Article 47 of the Constitution of India requires the prohibition of intoxicants that are injurious to health. The objective ties in expressly with a need to raise the level of public health. Drawing from this, a clear line of judicial precedent emerges upholding state power to completely regulate or prohibit a trade in alcohol. Notably contained in the 1994 judgment of the Supreme Court in Khoday Distilleries vs State of Karnataka, it has been restated recently in the Kerala Bar Owners case. The focus of the constitutional analysis in both cases remains limited to public health. The text as well as the surrounding statements on the BEA Act show that the principal concern of the state government goes much beyond it.
The BEA Act addresses demands for prohibition from women who face daily abuse and harassment by an intoxicated spouse or other male members. Speeches, publicity materials and even a video on YouTube are conspicuously displayed alongside the text of the law on the Bihar excise department website, announcing this as the objective for the recent change in the law. Expectedly, this results in provisions that go beyond serving the need for prohibition. For instance, the law criminalizes a person allowing the assembly of “unsocial elements” even when there is no consumption of alcohol.

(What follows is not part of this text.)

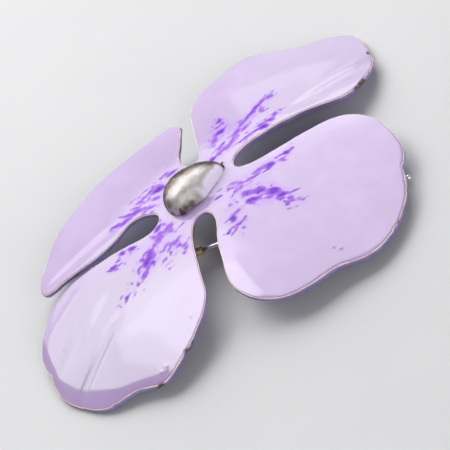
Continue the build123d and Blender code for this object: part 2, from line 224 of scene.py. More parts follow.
# Petals painted paler and greyer where the softbox's sheen lies on them, a painted highlight: bearing,
# spread, amount
SHEEN_PETALS = [(215, 28, 1), (25, 22, 0.5)]

# Places where the edge lost its glaze: distance from the hub, bearing, size
EDGE_CHIPS = [
    (37.4, 3.1, 2.6), (43.6, 15, 0.9), (19.9, 76, 0.9), (32.8, -80.5, 1.4),
    (34, -120.5, 2.4), (41.2, -52, 1.2), (24.2, -103, 1.4), (39.8, -127, 1.4),
]

# The silver pebble: its plan outline round the hub, and its height
BOSS_OUTLINE = [
    (6.7, -0.1), (5.8, 1.9), (3.5, 3.6), (0, 4.4), (-3.2, 4), (-5.4, 2.3), (-6.4, 0),
    (-6.4, -1.8), (-6, -3.3), (-4.9, -4.5), (-2.2, -4.7), (0.6, -4.5), (3.4, -3.2), (5.9, -1.6),
]
BOSS_FOOT = 0.02
BOSS_HEIGHT = 3.98
BOSS_WALL = 0.5
BOSS_PEAK = (-1.3, -1.1)
BOSS_SIDES = 160
SEAT_THICKNESS = 0.25
SEAT_INSET = 0.12
BASE_THICKNESS = 0.35
BASE_INSET = 0.35

# The claws: each has a root and a tip, points (out from the rim, height, half width), and a heading
CLAW_SIDES = 12
CLAW_THICKNESS = 0.11
CLAW_ROOT = [(0.04, -0.02, 0.62), (0.12, 0.15, 0.58), (0.13, 0.45, 0.52), (0.1, 0.75, 0.46),
             (0.03, 1, 0.4)]
CURLED_TIP = [(0.04, 1.2, 0.34), (0.14, 1.38, 0.28), (0.3, 1.42, 0.22), (0.4, 1.28, 0.16),
              (0.36, 1.12, 0.1)]
FLAT_TIP = [(-0.05, 1.2, 0.33), (-0.13, 1.35, 0.25), (-0.22, 1.46, 0.14)]
CLAWS = [(-3, CURLED_TIP), (130, FLAT_TIP), (228, FLAT_TIP)]

# Tarnish and painted shade on the pebble: the rows round its upper rim are a dark band painted as dark
# reflection, over some real patina; the rest are tarnish patches and fine streaks. x, y, height, radius,
# depth
TARNISH_AND_SHADE = [
    (-5.9, 0, 1.9, 1, 0.8), (-5, 1.4, 2.4, 1.2, 0.9), (-3.4, 2.5, 3, 1.2, 0.9),
    (-1.5, 3, 3.1, 1.2, 0.85), (0.6, 3, 3, 1.2, 0.85), (2.6, 2.6, 2.6, 1.2, 0.8),
    (4.6, 1.8, 1.9, 1.1, 0.8), (6.6, 0.4, 0.6, 0.9, 1), (-6.5, -1.2, 1.2, 0.8, 0.8),
    (-5.2, -2.3, 1.8, 1, 1.05), (-4.7, -3.5, 1.2, 0.8, 0.9), (-3.3, -4.5, 0.8, 0.8, 1),
    (-2, -4.6, 0.8, 0.8, 0.9), (-5.9, -3.3, 0.5, 0.6, 0.8), (-1.9, -2.2, 3.4, 0.14, 0.6),
    (-0.4, -3.9, 1.4, 0.7, 0.25), (-3.4, 1.4, 3.4, 0.24, 0.8), (-4.3, -0.4, 3.1, 0.2, 0.7),
    (-1.9, -2.4, 3.2, 0.22, 0.7), (-2.6, 0.7, 3.8, 0.16, 0.5), (-5.3, 0.6, 2.4, 0.2, 0.5),
    (-3, 4.2, 1.2, 2, 0.6), (2, 4, 1, 2, 0.6), (2.8, 0.9, 3.4, 1, 0.3),
]

# Lilac glaze that has crept up the pebble's side, and a painted reflection of the lilac petals on the silver
# there: x, y, radius, depth
CREEP_RISE = 0.4
CREEP_REACH = 0.6
CREPT_GLAZE_AND_REFLECTION = [
    (4.6, -2.7, 1.7, 1), (2.9, -3.7, 1.6, 0.95), (6, -1.6, 1.2, 0.9), (1.2, -4.7, 1.1, 0.6),
    (3.2, -2.2, 1.6, 0.75),
]

# Hardware behind the flower
STUD_RADIUS = 0.8
THREAD_PITCH = 0.35
THREAD_DEPTH = 0.1
THREAD_SIDES = 40
THREAD_ROWS = 10      # for each turn
WASHER_RADIUS = 3.0
WASHER_BORE = 0.85
RIVET_RADIUS = 0.42
RIVET_HEAD_RADIUS = 0.78
RIVET_HEAD = 0.3
RIVET_REACH = 1.7
STEM_RADIUS = 0.5
TANG_RADIUS = 0.33
STEM_START = 1.3
SHOULDER = 5.5
TAPER_START = 28.5
STEM_TIP = 40.8
GUARD_START = 29.0
GUARD_END = 42.2
GUARD_RADIUS = 1.0
GUARD_BORE = 0.7
GUARD_LIP = 0.08
GROOVES = (31.2, 32.0, 32.8, 33.6)
GROOVE_WIDTH = 0.3
GROOVE_DEPTH = 0.1
KNURL_START = 35.4
KNURL_END = 40.6
KNOB_RADIUS = 0.58
KNOB_END = 45.6


# ---- curves and surfaces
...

There is no statutory definition of “unsocial elements” and given a tendency for abuse of law, it will result in prosecutions that have no nexus with public health. Though demands by women to ban alcohol arise from widespread instances of abuse, the legislature exceeds constitutional permissiveness by making vague provisions to fulfil them.
Unjust burdens and draconian penalties
India’s first solicitor-general C.K. Daphtary once said, “A republic without a pub is a relic.” While Bihar can do without a pub, it will surely need more jails for its BEA Act contains draconian penalties under loosely worded offences, all of them being non-bailable. For the offences of production, distribution or even allowing another person to consume alcohol in their premises, a convict can receive a minimum punishment of 10 years that can even extend to life imprisonment. Far from making a legal provision within the law for rehabilitation, a minimum five-year jail term is prescribed for consumption. To put this in perspective, the punishment for causing a dowry death is a minimum imprisonment of seven years.
Such high penalties are telling in the approach of the legislature — it is demanding obedience through a fear of the law rather than respect towards it. It gives a modern justification for the phrase “draconian”, a phrase that owes its origin to the harsh laws made by a Greek lawmaker named Draco. One of the laws is said to have prescribed the death penalty for the theft of a cabbage. We surely seem to be regressing into a relic.
One of the most egregious provisions of the BEA Act is in Section 48 that reverses the presumption of innocence. It contains an evidentiary presumption that puts the burden of proof on an accused to show his or her innocence. Abhinav Sekhri, a Delhi-based criminal lawyer, has explained the effect and permissiveness of such reverse onus clauses on the Indian Constitutional Law and Philosophy blog. Commenting on the separate opinion of Justice S.C. Gupte of the Bombay High Court in a recent judgment which struck down provisions of Maharashtra’s cattle preservation law, he says, “We are now in a time when legislatures resort to such egregious provisions at the drop of a hat, exhibiting a numbness to the severe curtailment of liberties they entail.” His comment is not without reason. As Justice Gupte’s opinion clearly draws out a four-part test to gauge the permissiveness of such a clause and hold it unconstitutional, similar provisions exist in the cattle preservation laws of Delhi and Haryana. We can now add Bihar to this list.
To conclude, various policy considerations intersect in the formulation and implementation of a prohibition law. These are beyond the comment of courts, properly within the domain of legislatures. But a sober hand must guide any formulation of policy into law. Legislatures should not drown individual liberties in the ferment of electoral politics. Irrespective of whether they seek to prevent alcohol consumption or cow slaughter.